The slurry for EPD was prepared by the addition of water (70 mL) to the filtered and washed zirconium phosphate. Mechanical stirring was maintained during EPD to prevent sedimentation of the particles. Coating time was varied from 30 to 200 min. The coated foams were dried at 383 K and calcined at 673 K for 3 h in air.

The powder and the deposited catalysts were analyzed by XRD in a Rigaku Geigerflex Max/B diffractometer, using CuKα radiation from a Cu X-ray tube at 40 kV and 40 mA. SEM (Philips XL 30 ESEM-FEG) was used to explore the morphology and thickness of the coating. Cut samples were used for a cross-sectional analysis. Texture properties of the powder and deposited catalysts were determined by analysis of N₂ adsorption at 77 K in a Micromeritics ASAP 2020 surface analyzer. Before analysis, the samples were thermally treated at 573 K under vacuum to remove water.
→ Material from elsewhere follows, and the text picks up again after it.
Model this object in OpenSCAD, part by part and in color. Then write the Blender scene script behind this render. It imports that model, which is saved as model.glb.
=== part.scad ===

Experiments were carried out in a 2–1 stirred autoclave working in batch mode. Zirconium phosphate powder (1 g) and water (300 mL) were placed into the autoclave, which was then purged with nitrogen. Fructose (20 g, 111 mmol) was poured into the autoclave after the temperature had been increased to 408 K and the catalytic activity subsequently monitored.

The coated foams were tested in the rotating foam stirrer reactor mode under the same conditions as for the powder catalyst (408 K, 20 g fructose, in 300 mL water). Four pieces of the Al foam coated at 15 V after 200 min contained approximately 1 g of zirconium phosphate, as found at the powder testing. The autoclave stirrer used for the powder experiment was exchanged for a holder with four pieces of the EPD-coated foam. The solid foam was used both as a catalyst support and as stirrer blades.28, 29 The agitation speed was 500 rpm for powder and foam testing. Liquid samples were taken from the autoclave periodically and analyzed using HPLC (Shimadzu) equipped with refractive index and UV-Vis detectors and a Bio-Rad Aminex HPX-87H column.